Several legal issues commonly arise when a plaintiff alleges a violation of Section 2 based on conduct in connection with the licensing of SEPs. Chief among them is whether the defendants actually engaged in anticompetitive conduct that harmed competition. For example, in Broadcom Corp. v. Qualcomm Inc., 501 F.3d 297 (3d Cir. 2007), Qualcomm’s intentional false promise that it would license its technology on FRAND terms, on which the SSOs relied in choosing the technology for inclusion in the standard, followed by its insistence on non-FRAND licensing terms, was anticompetitive conduct sufficient to support a monopolization claim under Section 2. On the other hand, in Rambus v. FTC, 552 F.3d 456 (D.C. Cir. 2008), the FTC failed to prove that the SSO would not have adopted the patentee’s technology but for the deception, so the deception alone did not establish the element of anticompetitive conduct. The Rambus court observed, “an otherwise lawful monopolist’s use of deception simply to obtain higher prices normally has no particular tendency to exclude rivals and thus to diminish competition.” Id. at 460.

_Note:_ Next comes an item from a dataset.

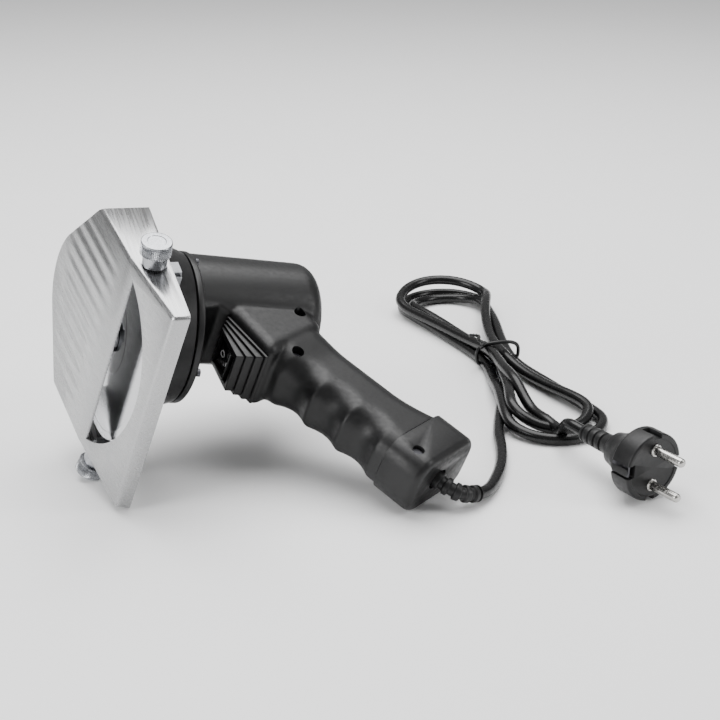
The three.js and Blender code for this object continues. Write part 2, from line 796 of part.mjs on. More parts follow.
place('cooling_fan', coolingFan(), plastic(0x2a2b2e, 0.5));
place('body_shell_left', bodyShell(1), plastic(0x1a1b1d, 0.5));
place('body_shell_right', bodyShell(-1), plastic(0x1a1b1d, 0.5));
place('body_screw_upper', bodyScrew(bodyScrews[0]), metal(0x3a3b3e, 0.4));
place('body_screw_lower', bodyScrew(bodyScrews[1]), metal(0x3a3b3e, 0.4));
place('handle_end_cap', endCap(), plastic(0x1a1b1d, 0.5));
place('cap_screw_side', capSideScrew(), metal(0x3a3b3e, 0.4));
place('cap_screw_back', capBackScrew(), metal(0x3a3b3e, 0.4));
place('switch_body', switchBody(), plastic(0x232427, 0.5));
place('switch_bezel', switchBezel(), plastic(0x111214, 0.6));
const rocker = place('switch_rocker', switchRocker(), plastic(0x0d0e10, 0.25));
rocker.position.set(rockerPivot[0], 0, rockerPivot[1]);

// Resting pose: the knife lies on the guard's back corner, the right thumb screw and the end cap
function guardContact() {
  return new THREE.Vector3(0, -guardHalfWidth, guardBottom);
}

function thumbScrewContact(leaning) {
  const frame = flangeFrame(-1);
  const along = new THREE.Vector3().setFromMatrixColumn(frame.matrix, 1);
  const sideways = leaning.clone().projectOnPlane(along).normalize();
  const edge = sideways.multiplyScalar(0.8 - headRadius);
  return frame.position.clone().addScaledVector(along, screwReach).add(edge);
}

// The cap touches with the round edge between its right side and its foot
function capContact(leaning) {
  const rounding = 3;
  const down = handleLength + capLength - rounding;
  const fore = -capCentre - capHalfDepth + capCornerRadius;
  const side = -gripHalfWidth - 0.5 + capCornerRadius;
  const corner = new THREE.Vector3(gripX(down, fore), side, gripZ(down, fore));
  const along = new THREE.Vector3(gripX(1, 0), 0, gripZ(1, 0));
  const across = leaning.clone().projectOnPlane(along).normalize();
  corner.addScaledVector(across, rounding - capCornerRadius);
  return corner.addScaledVector(leaning, -rounding);
}

function restingUp() {
  let up = new THREE.Vector3(0.2, 0.95, 0.25).normalize();
  for (let round = 0; round < 4; round += 1) {
    const toScrew = thumbScrewContact(up).sub(guardContact());
    const toCap = capContact(up).sub(guardContact());
    up = toCap.cross(toScrew).normalize();
  }
  return up;
}

function restingMatrix() {
  const up = restingUp();
  const forward = new THREE.Vector3(1, 0, 0).projectOnPlane(up).normalize();
  const across = new THREE.Vector3().crossVectors(up, forward);
  return new THREE.Matrix4().makeBasis(forward, across, up).transpose();
}

knife.setRotationFromMatrix(restingMatrix());
knife.updateMatrix();
knife.position.z = -guardContact().applyMatrix4(knife.matrix).z;
knife.updateMatrix();

// Cord: leaves the cap, sweeps back along the table, is folded into a tied bundle and ends in a plug
function cordTube(points, radius, sides, steps) {
  const places = points.map(([x, y, z]) => new THREE.Vector3(x, y, z));
  const path = new THREE.CatmullRomCurve3(places, false, 'centripetal');
  const outline = new THREE.Shape();
  outline.absarc(0, 0, radius, 0, 2 * Math.PI, false);
  const settings = { steps, extrudePath: path, bevelEnabled: false, curveSegments: sides };
  return solid(new THREE.ExtrudeGeometry(outline, settings));
}

function toTable(down, fore) {
  return new THREE.Vector3(gripX(down, fore), 0, gripZ(down, fore)).applyMatrix4(knife.matrix).toArray();
}

// Everything on the cord lies where it does from the point at which the cord leaves the cap
const foot = handleLength + capLength;
const cordExit = toTable(foot + 2, -gripCentre);

function fromExit(x, y, z) {
  return [cordExit[0] + x, cordExit[1] + y, z];
}

const reliefRoute = [
  toTable(foot - 7, -gripCentre),
  cordExit,
  fromExit(-5.3, 5.8, 11),
  fromExit(-11.8, 6.8, 8.4),
  fromExit(-18.8, 4.8, 6.4),
];
const leadRoute = [
  fromExit(-19.4, 4.6, 6.2),
  fromExit(-23.3, 3.1, 5.1),
  fromExit(-29.8, -1.8, 4.1),
  fromExit(-37.8, -10.6, 3.6),
  fromExit(-48.3, -24.2, 3.5),
  fromExit(-58.3, -42.2, 3.5),
  fromExit(-66.3, -60.2, 3.5),
];
const bundlePlace = fromExit(-115.3, -154.2, 1.3);
const bundleTurn = THREE.MathUtils.degToRad(-7.5);
const bundleLength = 256;
const bundleWidth = 66;
const bundleHeight = 17;

function strainRelief() {
  const sleeve = cordTube(reliefRoute, 5, 5, 14);
  const bore = cordTube(reliefRoute, cordRadius + gap, 4, 14);
  return sleeve.subtract(bore);
}

// Flat bundle with round ends and a waist where the tie holds it
function bundleOutline(margin) {
  const lobe = bundleWidth / 2 - margin;
  const reach = bundleLength / 2 - bundleWidth / 2;
  const waist = 0.62 * lobe;
  const outline = new THREE.Shape();
  outline.absarc(0, reach, lobe, 0, Math.PI, false);
  outline.quadraticCurveTo(-lobe, reach * 0.35, -waist, 0);
  outline.quadraticCurveTo(-lobe, -reach * 0.35, -lobe, -reach);
  outline.absarc(0, -reach, lobe, Math.PI, 2 * Math.PI, false);
  outline.quadraticCurveTo(lobe, -reach * 0.35, waist, 0);
  outline.quadraticCurveTo(lobe, reach * 0.35, lobe, reach);
  return outline;
}

function cordBundle() {
  const settings = { depth: bundleHeight, bevelEnabled: false, curveSegments: 14 };
  return solid(new THREE.ExtrudeGeometry(bundleOutline(0), settings));
}

function cordTie() {
  const waist = 0.62 * (bundleWidth / 2) + 1.2;
  const outer = box(-waist - 1.6, waist + 1.6, -1.6, 1.6, -1.1, bundleHeight + 1.9);
  return outer.subtract(box(-waist, waist, -3, 3, -gap, bundleHeight + gap));
}

// Two-pin mains plug with round face, drawn with its pins along +X
const plugRadius = 18.3;
const pinSpacing = 19;
const pinLength = 19;

function plugBody() {
  const profile = [
    [0, -52],
    [5, -52],
    [5.6, -30],
    [8.5, -29],
    [11, -22],
    [15, -13],
    [plugRadius, -12],
    [plugRadius, -0.8],
    [plugRadius - 0.8, 0],
    [0, 0],
  ];
  let shape = turnedX(profile, 0, 40);
  for (const side of [1, -1]) {
    shape = shape.subtract(box(-14, 1, side * 16 - 1.6, side * 16 + 1.6, -3.4, 3.4));
    shape = shape.subtract(box(-8, 1, side > 0 ? 17.5 : -20, side > 0 ? 20 : -17.5, -3.4, 3.4));
    shape = shape.subtract(barX(2.4 + gap, -6, 1, 0, (side * pinSpacing) / 2, 20));
    shape = shape.subtract(box(-9, 1, -2.5, 2.5, side > 0 ? 15.8 : -20, side > 0 ? 20 : -15.8));
  }
  return shape.subtract(barX(cordRadius + 0.5, -53, -46, 0, 0, 16));
}

function plugPin(side) {
  const z = (side * pinSpacing) / 2;
  const tip = [[0, -5.5], [2.4, -5.5], [2.4, pinLength - 1], [1.6, pinLength], [0, pinLength]];
  return turnedX(tip, z, 20);
}

function earthContact(side) {
  return box(-13, -1.5, side * 16 - 0.6, side * 16 + 0.6, -3, 3);
}

const table = new THREE.Group();
place('strain_relief', strainRelief(), plastic(0x141517, 0.6), table);
place('cord_clamp', cordClamp(), plastic(0x2c2d30, 0.6));
place('power_cord_lead', cordTube(leadRoute, cordRadius, 3, 16), plastic(0x101113, 0.45), table);
const bundle = new THREE.Group();
bundle.position.set(...bundlePlace);
bundle.rotation.z = bundleTurn;
place('power_cord_bundle', cordBundle(), plastic(0x101113, 0.45), bundle);
place('cord_tie', cordTie(), plastic(0x141517, 0.5), bundle);
table.add(bundle);
const plug = new THREE.Group();
const plugTurn = [-4, -1, 100].map((angle) => THREE.MathUtils.degToRad(angle));
plug.rotation.set(...plugTurn, 'ZYX');
plug.position.set(...fromExit(-102.6, 35.9, 19.2));
place('plug_body', plugBody(), plastic(0x131416, 0.55), plug);
place('plug_pin_upper', plugPin(1), metal(0xd0cfca, 0.2), plug);
place('plug_pin_lower', plugPin(-1), metal(0xd0cfca, 0.2), plug);
place('earth_contact_left', earthContact(1), metal(0xc8b26a, 0.35), plug);
place('earth_contact_right', earthContact(-1), metal(0xc8b26a, 0.35), plug);
plug.updateMatrix();
table.add(plug);
const boot = new THREE.Vector3(-52 + 5, 0, 0).applyMatrix4(plug.matrix).toArray();
const bootEnd = new THREE.Vector3(-56, 0, 0).applyMatrix4(plug.matrix).toArray();
const tailRoute = [boot, bootEnd, [bootEnd[0] + 0.4, bootEnd[1] - 5, bootEnd[2] - 2]];
place('power_cord_tail', cordTube(tailRoute, cordRadius, 3, 6), plastic(0x101113, 0.45), table);

table.add(knife);
const extent = new THREE.Box3().setFromObject(knife, true);
const middle = extent.getCenter(new THREE.Vector3());
table.position.set(-middle.x, -middle.y, -extent.min.z);

const group = new THREE.Group();
group.add(table);
export default group;
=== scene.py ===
import json
import math
import bpy
import numpy as np
from mathutils import Matrix, Vector


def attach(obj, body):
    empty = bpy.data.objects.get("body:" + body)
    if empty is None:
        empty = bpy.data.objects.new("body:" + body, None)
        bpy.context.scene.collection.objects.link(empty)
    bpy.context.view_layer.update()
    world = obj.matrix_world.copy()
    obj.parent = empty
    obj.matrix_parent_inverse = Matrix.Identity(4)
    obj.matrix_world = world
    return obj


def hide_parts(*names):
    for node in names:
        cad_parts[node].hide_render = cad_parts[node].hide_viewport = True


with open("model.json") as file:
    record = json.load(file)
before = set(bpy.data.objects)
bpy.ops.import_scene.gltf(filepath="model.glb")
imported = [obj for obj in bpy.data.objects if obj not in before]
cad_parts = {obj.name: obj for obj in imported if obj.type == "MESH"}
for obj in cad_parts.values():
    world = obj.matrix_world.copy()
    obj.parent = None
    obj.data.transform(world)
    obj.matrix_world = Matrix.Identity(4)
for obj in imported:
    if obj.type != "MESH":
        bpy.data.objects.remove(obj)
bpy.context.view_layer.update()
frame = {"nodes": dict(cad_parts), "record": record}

# The knife is modelled upright in its own frame, in millimetres: X forward along the blade's shaft,
# Y to the user's left, Z up, with the blade's centre over the origin. It is laid on its side afterwards.
mm = 0.001
knifeOrigin = Vector((0.059632, -0.025566, 0.076327))
knifeLean = math.radians(71.927)
knifeTip = math.radians(12.415)
knifeTurn = Matrix.Rotation(-knifeTip, 4, "Y") @ Matrix.Rotation(knifeLean, 4, "X")
knifeFrame = Matrix.Translation(knifeOrigin) @ knifeTurn @ Matrix.Scale(mm, 4)
handleRake = math.radians(32)
rootBody = "body"


def report(text):
    print("scene:", text)


# Helpers for meshes
def newPiece(name, vertices, faces):
    mesh = bpy.data.meshes.new(name)
    mesh.from_pydata(vertices, [], faces)
    mesh.update()
    piece = bpy.data.objects.new(name, mesh)
    bpy.context.scene.collection.objects.link(piece)
    return piece


def only(piece):
    bpy.ops.object.select_all(action="DESELECT")
    piece.select_set(True)
    bpy.context.view_layer.objects.active = piece


def applyModifier(piece, kind, **values):
    only(piece)
    modifier = piece.modifiers.new(kind.lower(), kind)
    for key, value in values.items():
        setattr(modifier, key, value)
    bpy.ops.object.modifier_apply(modifier=modifier.name)
    return piece


def combine(piece, other, operation="DIFFERENCE"):
    applyModifier(piece, "BOOLEAN", operation=operation, object=other, solver="EXACT")
    bpy.data.objects.remove(other)
    return piece


def joined(pieces):
    bpy.ops.object.select_all(action="DESELECT")
    for piece in pieces:
        piece.select_set(True)
    bpy.context.view_layer.objects.active = pieces[0]
    bpy.ops.object.join()
    return pieces[0]


def outwards(piece):
    only(piece)
    bpy.ops.object.mode_set(mode="EDIT")
    bpy.ops.mesh.select_all(action="SELECT")
    bpy.ops.mesh.remove_doubles(threshold=0.0005)
    bpy.ops.mesh.normals_make_consistent(inside=False)
    bpy.ops.object.mode_set(mode="OBJECT")
    return piece


# Faces between rings of vertices that are listed one ring after another
def ringFaces(rings, sides):
    faces = []
    for ring in range(rings - 1):
        for side in range(sides):
            after = (side + 1) % sides
            a, b = ring * sides, (ring + 1) * sides
            faces.append((a + side, a + after, b + after, b + side))
    return faces


# Solid of revolution about X: profile of (x, radius) pairs that starts and ends on the axis
def lathe(name, profile, steps=96, swell=None):
    vertices = []
    for x, radius in profile:
        for step in range(steps):
            turn = 2 * math.pi * step / steps
            reach = radius if swell is None else radius + swell(x, radius, step)
            vertices.append((x, reach * math.cos(turn), reach * math.sin(turn)))
    return outwards(newPiece(name, vertices, ringFaces(len(profile), steps)))


# Rounded corner of a lathe profile, from one angle to another about a centre
def arcProfile(x, radius, size, start, end, steps=5):
    points = []
    for step in range(steps + 1):
        turn = math.radians(start + (end - start) * step / steps)
        points.append((x + size * math.cos(turn), radius + size * math.sin(turn)))
    return points


# Outline of (a, b) points pulled from low to high along one axis.
# "X" takes points as (y, z), "Y" as (x, z) and "Z" as (x, y)
def prism(name, outline, low, high, axis):
    def place(a, b, c):
        return {"X": (c, a, b), "Y": (a, c, b), "Z": (a, b, c)}[axis]
    count = len(outline)
    vertices = [place(a, b, low) for a, b in outline] + [place(a, b, high) for a, b in outline]
    faces = [tuple(range(count)), tuple(range(2 * count - 1, count - 1, -1))]
    for index in range(count):
        after = (index + 1) % count
        faces.append((index, after, count + after, count + index))
    return outwards(newPiece(name, vertices, faces))


def block(name, x0, x1, y0, y1, z0, z1):
    return prism(name, [(x0, y0), (x1, y0), (x1, y1), (x0, y1)], z0, z1, "Z")


def cylinderAlong(name, radius, low, high, axis, a=0.0, b=0.0, steps=48):
    turns = [2 * math.pi * step / steps for step in range(steps)]
    outline = [(a + radius * math.cos(turn), b + radius * math.sin(turn)) for turn in turns]
    return prism(name, outline, low, high, axis)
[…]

These and similar issues arise in Continental, where reasonable minds can differ over whether, for example, Continental has antitrust standing for its Section 2 claim or whether defendants’ alleged ex ante commitments to the SSOs, intentional deception, and subsequent ex post behavior in the marketplace, amounts to anticompetitive conduct cognizable under Section 2. But because the Fifth Circuit has determined, as a matter of law, that Continental has suffered no injury-in-fact, these issues will never be litigated.

Under the leading case of Lujan v. Defenders of Wildlife, 504 U.S. 555, 560–61 (1992), Article III standing is established when a plaintiff shows (i) a concrete and particularized injury in fact, (ii) caused by or fairly traceable to the actions of the defendant, and (iii) capable of resolution and likely to be redressed by judicial decision. Importantly, the burden on the plaintiff to demonstrate standing grows heavier at each stage of the litigation. “At the pleading stage, general factual allegations of injury resulting from the defendant’s conduct may suffice, for on a motion to dismiss we presum[e] that general allegations embrace those specific facts that are necessary to support the claim.” Id. (internal quotation marks omitted).

The plaintiffs in Continental were afforded no such presumption at this early stage of the litigation. The Circuit Court second-guessed the plaintiff on the subject of its own injury, deciding that Continental could not have been harmed because it “does not need to personally own SEP licenses to operate its business … .” Continental, at *11.

The conduct described in the complaint, in which a licensing agent agrees to negotiate SEP pool licenses with OEMs but not with component manufacturers is suspect enough to call for a check against the language and circumstances of the defendants’ ex ante FRAND commitments. Thus, in a case that should have led to discovery into the competitive effects of the defendants’ licensing practices, the terms of the commitments made by defendants to the SSOs, and the other circumstances that could establish the elements of a Section 2 claim, the court has slammed shut the courthouse door, substituting its own judgment regarding the needs of the plaintiff’s business to deprive it of Article III standing. The decision should be reconsidered by the court and, if made final, appealed to the U.S. Supreme Court.


[i] Cont’l Auto. Sys., Inc. v. Avanci, LLC, 485 F.Supp.3d 712 (N.D. Tex. 2020).

[ii] A footnote discloses that one member of the panel, Judge Ho, would affirm the judgement of the district court that Continental sufficiently alleged Article III standing but the allegations failed to state a cause of action under the Sherman Act.